Again, McGregor did pretty well in the fight. Sure, Nurmagomedov ultimately ground McGregor down just like he does everyone, but it took him a little longer than expected. Moreover, McGregor even managed to win the third round in some people’s eyes, including the three judges.
But again, McGregor was the beaten man. After tapping out in the fourth, he was now winless over his last two fights.
Is getting worked over like that really all that good for a fighter?
Especially since McGregor had just come off something eerily similar the year prior against Mayweather?
Competing Schools of Thought
There are two basic schools of thought when it comes to how its best for professional fighters to operate in their careers. The older idea, which can be traced back farther in boxing because of its availability in the U.S., is basically that it’s good for fighters to pit themselves against the very best opposition as much as humanly possible.

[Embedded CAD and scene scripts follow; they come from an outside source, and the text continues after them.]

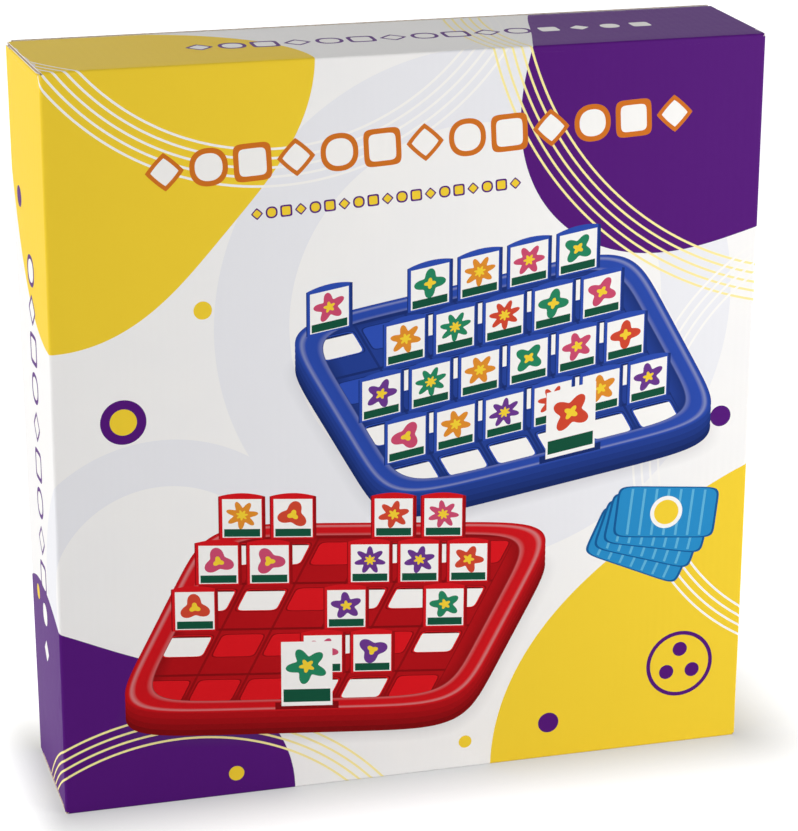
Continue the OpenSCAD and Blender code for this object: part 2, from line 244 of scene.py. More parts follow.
def lay_board(name, corners, radii, thin, turn, place, spans, sheet, across_step, flutes_along,
              relief=None, stations=()):
    """Builds a board of two liners and a corrugated sheet along a folded path.

    The path is the outer face's line in its own plane, and turn is +1 or -1 for the side on which
    the outside lies. A point at depth d under the outer face is path - normal * d * press, where
    press falls smoothly from 1 to thin at a fold. spans(s) gives the two ends across the path at
    the place s, place(path, across) puts a point in the frame, and sheet(s, across) puts it on the
    print sheet. The corrugated sheet's depth is a sine of the place along the path, or across it.
    """
    board = Board(name)

    def surfaces(step, count, depth):
        points, tangents, s, fold = rounded_path(corners, radii, step, stations)
        normals = turn * np.stack([tangents[:, 1], -tangents[:, 0]], 1)
        bends = s[fold > 0]
        near = np.abs(s[:, None] - bends).min(1) if len(bends) else np.full(len(s), 1.0)
        press = 1 - (1 - thin) * smooth(1 - near / CREASE_REACH)
        low, high = spans(s)
        share = np.linspace(0, 1, count)
        across = low[:, None] + (high - low)[:, None] * share
        s_grid = np.repeat(s[:, None], count, 1)
        lift = relief(s_grid, across) if relief else np.zeros_like(across)
        depths = depth(s_grid, across) * press[:, None]
        path = points[:, None] + normals[:, None] * (lift - depths)[..., None]
        return settled(place(path, across)), sheet(s_grid, across)

    low, high = spans(np.linspace(0, sum(np.linalg.norm(np.subtract(b, a)) for a, b in
                                         zip(corners, corners[1:])), 50))
    width = float((high - low).max())
    plain = max(2, int(width / across_step) + 1)

    def flat(depth):
        return surfaces(across_step, plain, lambda s, across: np.full_like(across, depth))

    outer, uv = flat(0.0)
    board.slab(outer, flat(LINER)[0], uv, [Board.PRINT, Board.PAPER, Board.PAPER])
    inner, uv = flat(BOARD - LINER)
    board.slab(inner, flat(BOARD)[0], uv, [Board.PAPER, Board.PAPER, Board.PAPER])

    middle = BOARD / 2
    swing = BOARD / 2 - LINER - MEDIUM / 2
    fine = FLUTE_PITCH / FLUTE_STEPS

    def wave(side):
        def depth(s, across):
            phase = s if flutes_along == "across" else across
            return middle + swing * np.sin(2 * math.pi * phase / FLUTE_PITCH) + side * MEDIUM / 2
        if flutes_along == "across":
            return surfaces(fine, 3, depth)
        return surfaces(across_step, int(width / fine) + 1, depth)

    crest, uv = wave(-1)
    board.slab(crest, wave(1)[0], uv, [Board.KRAFT, Board.KRAFT, Board.KRAFT])
    return board


def steps(s, edges, values):
    """A step function: values[i] between edges[i - 1] and edges[i]."""
    return np.array(values)[np.searchsorted(edges, s)]


def linear(red, green, blue):
    """A display colour of 0 to 255 as the linear colour that a shader takes."""
    share = np.array([red, green, blue]) / 255
    low = share / 12.92
    high = ((share + 0.055) / 1.055) ** 2.4
    return (*np.where(share <= 0.04045, low, high), 1.0)


PURPLE = linear(82, 22, 116)
YELLOW = linear(241, 206, 54)
PALE_YELLOW = linear(249, 234, 160)
ORANGE = linear(206, 112, 34)
WHITE_INK = linear(246, 244, 241)
PALE_GREY = linear(234, 234, 238)
SKY = linear(40, 138, 196)
LEAF = linear(16, 78, 56)
RED = linear(196, 18, 26)
BLUE = linear(40, 70, 160)


class Term:
    """A number in a shader: each arithmetic sign on it adds one Math node."""

    def __init__(self, tree, socket):
        self.tree, self.socket = tree, socket

    @classmethod
    def fixed(cls, tree, value):
        """A number that is the same everywhere."""
        node = tree.nodes.new("ShaderNodeValue")
        node.outputs[0].default_value = value
        return cls(tree, node.outputs[0])

    def math(self, operation, *others):
        node = self.tree.nodes.new("ShaderNodeMath")
        node.operation = operation
        for slot, value in enumerate((self, *others)):
            if isinstance(value, Term):
                self.tree.links.new(value.socket, node.inputs[slot])
            else:
                node.inputs[slot].default_value = value
        return Term(self.tree, node.outputs[0])

    def __add__(self, other):
        return self.math("ADD", other)

    def __sub__(self, other):
        return self.math("SUBTRACT", other)

    def __mul__(self, other):
        return self.math("MULTIPLY", other)

    def __truediv__(self, other):
        return self.math("DIVIDE", other)

    def __pow__(self, other):
        return self.math("POWER", other)

    def __lt__(self, other):
        return self.math("LESS_THAN", other)

    def __gt__(self, other):
        return self.math("GREATER_THAN", other)

    def __abs__(self):
        return self.math("ABSOLUTE")

    def to_multiple(self, period):
        """The distance to the nearest multiple of the period."""
        return self.math("PINGPONG", period / 2)


class Plane:
    """A flat sheet of coordinates, in centimetres, on which shapes are masks of 0 or 1."""

    def __init__(self, tree, vector):
        self.tree, self.vector = tree, vector
        parts = tree.nodes.new("ShaderNodeSeparateXYZ")
        tree.links.new(vector, parts.inputs[0])
        self.x, self.y = Term(tree, parts.outputs[0]), Term(tree, parts.outputs[1])

    @classmethod
    def joined(cls, x, y):
        """The sheet that two numbers span."""
        node = x.tree.nodes.new("ShaderNodeCombineXYZ")
        x.tree.links.new(x.socket, node.inputs[0])
        x.tree.links.new(y.socket, node.inputs[1])
        return cls(x.tree, node.outputs[0])

    def slanted(self, origin, across, back):
        """The coordinates a and b of the point origin + a * across + b * back."""
        (xa, xb), (ya, yb) = np.linalg.inv(np.array([across, back]).T)
        x, y = self.x - origin[0], self.y - origin[1]
        return Plane.joined(x * xa + y * xb, x * ya + y * yb)

    def turned(self, centre, degrees=0.0):
        """The same sheet about another centre, turned by an angle."""
        node = self.tree.nodes.new("ShaderNodeMapping")
        node.vector_type = "TEXTURE"
        self.tree.links.new(self.vector, node.inputs["Vector"])
        node.inputs["Location"].default_value = (*centre, 0)
        node.inputs["Rotation"].default_value = (0, 0, math.radians(degrees))
        return Plane(self.tree, node.outputs[0])

    def distance(self, centre):
        """How far each point is from a centre."""
        node = self.tree.nodes.new("ShaderNodeVectorMath")
        node.operation = "DISTANCE"
        self.tree.links.new(self.vector, node.inputs[0])
        node.inputs[1].default_value = (*centre, 0)
        return Term(self.tree, node.outputs["Value"])

    def disc(self, centre, radius):
        return self.distance(centre) < radius

    def ring(self, centre, radius, width):
        return abs(self.distance(centre) - radius) < width / 2

    def arcs(self, centre, radius, pitch, count, width):
        """Concentric lines: near a multiple of the pitch, within the band of all the lines."""
        out = self.distance(centre) - radius
        line = out.to_multiple(pitch) < width / 2
        middle = (count - 1) * pitch / 2
        return line * (abs(out - middle) < middle + width / 2)

    def blob(self, centre, radius, lobes, depth, phase):
        """A round shape whose radius swings with the sine of lobes times the angle."""
        here = self.turned(centre)
        angle = here.y.math("ARCTAN2", here.x)
        edge = (angle * lobes + phase).math("SINE") * (radius * depth) + radius
        return here.distance((0, 0)) < edge

    def squircle(self, half_w, half_h, power):
        """The superellipse's radius: 1 on the edge, less inside."""
        across = abs(self.x / half_w) ** power
        along = abs(self.y / half_h) ** power
        return (across + along) ** (1 / power)

    def noise(self, scale, detail=2.0):
        node = self.tree.nodes.new("ShaderNodeTexNoise")
        node.inputs["Scale"].default_value = scale
        node.inputs["Detail"].default_value = detail
        self.tree.links.new(self.vector, node.inputs["Vector"])
        return Term(self.tree, node.outputs[0])


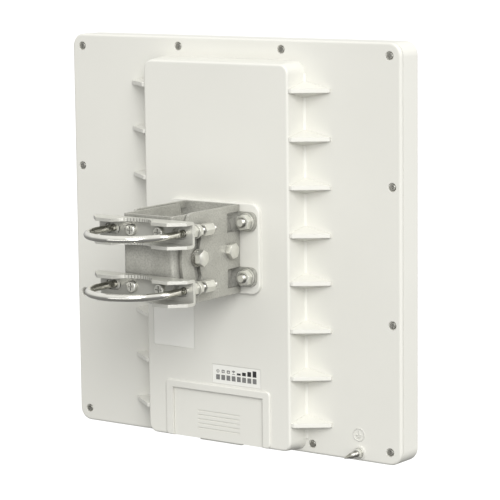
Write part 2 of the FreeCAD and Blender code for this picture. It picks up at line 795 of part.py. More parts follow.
cheek_bolts("pivot_bolts", pivot_y, outer_out, 10.0)
cheek_nuts("pivot_nuts", pivot_y)
cheek_bolts("lock_bolts", lock_y, outer_out + d.washer + d.spring_washer, 30.0)
cheek_nuts("lock_nuts", lock_y)
body = new_body("lock_washers")
for side in (-1, 1):
    item = sketch_on(body, f"ring{side + 1}", "YZ", side * outer_out)
    circle(item, lock_y, 0, 8.0)
    circle(item, lock_y, 0, d.bolt_radius + 0.3)
    pad(body, f"ring{side + 1}_pad", item, "YZ", d.washer, side)
    item = sketch_on(body, f"spring{side + 1}", "YZ", side * (outer_out + d.washer))
    circle(item, lock_y, 0, 7.0)
    circle(item, lock_y, 0, d.bolt_radius + 0.3)
    pad(body, f"spring{side + 1}_pad", item, "YZ", d.spring_washer, side)

# ---------------------------------------------------------------- U-bolts
# the bow's inside just clears the pole
bow_y = leg_half - d.rod_radius - (d.grip_radius + 0.1)


def ubolt(label, z):
    """Bent rod: half a ring and two legs that run through the saddle."""
    pieces = []
    ring = doc.addObject("Part::Torus", f"{label}_bow")
    bind(ring, "Radius1", leg_half)
    bind(ring, "Radius2", d.rod_radius)
    ring.Angle3 = 180
    ring.Placement = FreeCAD.Placement(
        FreeCAD.Vector(0, bow_y.value, z.value), FreeCAD.Rotation(FreeCAD.Vector(0, 0, 1), 180)
    )
    bind(ring, ".Placement.Base.y", bow_y)
    bind(ring, ".Placement.Base.z", z)
    pieces.append(ring)
    for side in (-1, 1):
        leg = doc.addObject("Part::Cylinder", f"{label}_leg{side + 1}")
        bind(leg, "Radius", d.rod_radius)
        bind(leg, "Height", leg_end - bow_y)
        leg.Placement = FreeCAD.Placement(
            FreeCAD.Vector(0, 0, 0), FreeCAD.Rotation(FreeCAD.Vector(1, 0, 0), -90)
        )
        bind(leg, ".Placement.Base.x", side * leg_half)
        bind(leg, ".Placement.Base.y", bow_y)
        bind(leg, ".Placement.Base.z", z)
        pieces.append(leg)
    whole = doc.addObject("Part::MultiFuse", label)
    whole.Shapes = pieces
    whole.Label = label
    PARTS.append(whole)
    doc.recompute()


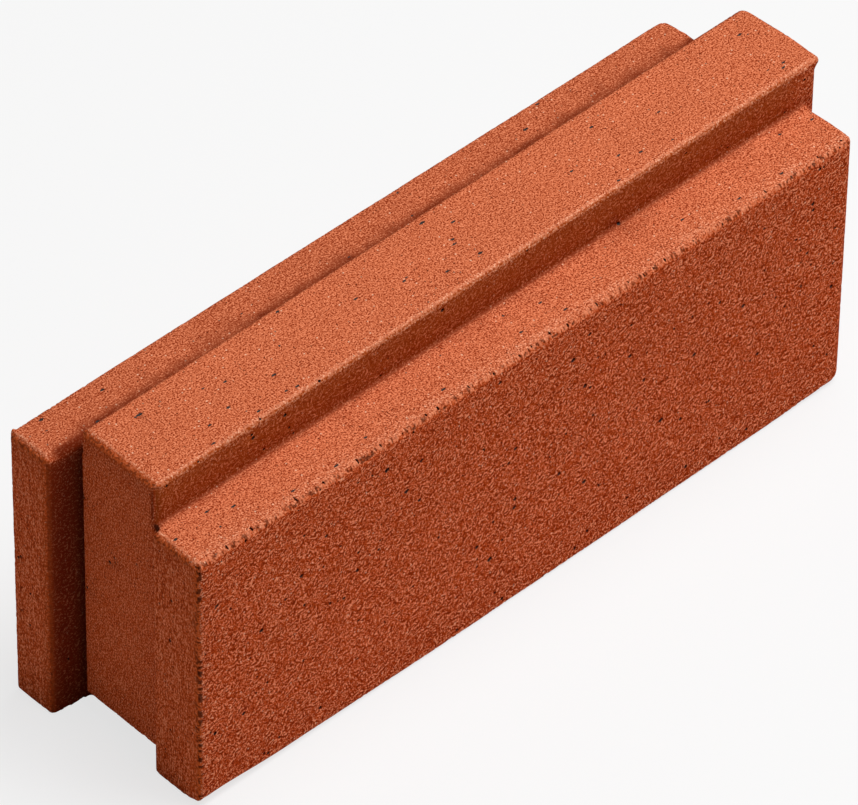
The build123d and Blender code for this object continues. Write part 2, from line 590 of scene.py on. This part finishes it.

# %% [markdown]
# ## What the paint needs to know
#
# The material can ask for a place or a normal, but not for "is this an arris?". So the measured
# values go along with the mesh as attributes, one number for each point.
#
# pale marks rims painted light: partly earth rubbed pale and partly a painted highlight along the arris.
# crumbly is an arris whose grains have fallen out. A third measure holds painted shade, where light
# hardly reaches: the recess and its slot, the foot of the ridge on both sides, the ridge's back rim,
# the nook and the rounded upright above it, and more faintly the tops of the left ends, the foot of
# the fair face and the whole back land. Each measure is the strongest of several lines and areas.
# Painting them by hand would be another way, but then nothing would follow the faces.

# %% Measure where the earth is pale or crumbly
up_facing = smooth_step(normals[:, 2], 0.3, 0.7)
in_core = ((across > CORE_FRONT - 0.1) & (across < CORE_BACK + 0.1)).astype(float)
pale = np.maximum.reduce([
    near_line(along, CORE_START + 2.3, height, RIDGE_TOP, 1.2) * in_core * 0.62,
    near_line(along, FRONT_START + 1.9, height, LAND_TOP, 1.1) * on_front * 0.7,
    near_line(along, BACK_START + 1.6, height, BACK_TOP, 1.4) * on_back * 0.7,
    near_line(across, CORE_FRONT + 1, height, RIDGE_TOP, 1.3) * 0.74,
    near_line(across, CORE_FRONT, height, RIDGE_TOP - 1.1, 1.2) * 0.6,
    near_line(along, FRONT_START + 1.3, across, FAIR_FACE, 1.3) * 0.52,
    near_line(across, FAIR_FACE + 3.5, height, LAND_TOP, 2.2) * 0.68,
])
crumbly = np.maximum.reduce([
    near_line(along, CORE_START + 0.6, height, RIDGE_TOP - 0.8, 1.6) * in_core,
    near_line(along, FRONT_START + 0.3, height, LAND_TOP - 1.3, 1.7) * on_front,
    near_line(along, BACK_START + 0.1, height, BACK_TOP - 1.8, 1.8) * on_back,
    near_line(along, FRONT_START + 0.1, across, FAIR_FACE + 1.1, 1.1) * 1.3,
    near_line(along, BACK_START + 0.3, across, CORE_BACK + 5.7, 1.9) * on_back * 0.6,
])
print("pale", int((pale > 0.3).sum()), "points, crumbly", int((crumbly > 0.3).sum()))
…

Why? Because it helps them become better fighters.
But a newer idea, one that also has some merit, is that fighters only have so many fights in them, and even less that can be fought at the highest level. So why not make the most amount of money possible by taking the minimally acceptable path with the least possible resistance?
For McGregor, that would have meant possibly taking one of the two megafights, which were two of the best-selling pay-per-view events of all-time, but surely not both, at least not back-to-back.
UFC 246 Will Reveal What’s Left for McGregor
Cerrone is a tough, workmanlike and popular contender. But he’s never reached the same heights as McGregor, and the 36-year-old is closer to his retirement than he is to his peak. But Cerrone probably remains a good enough gauge for what McGregor’s future might hold.
If McGregor is still elite, as he was back in 2016 against Eddie Alvarez (McGregor’s last win), the Irishman should be able to handle Cerrone with ease. After all, Cerrone lost his last two fights via stoppage to Justin Gaethje and Tony Ferguson, so McGregor should at least hope to keep pace with that.
But if Cerrone makes things tough for McGregor.? If McGregor finds himself bleeding, breathing hard late and struggling to win the fight of his life?
Then we’ll know the truth, and it would be less about Cerrone and more about McGregor already being ruined by his last two fights.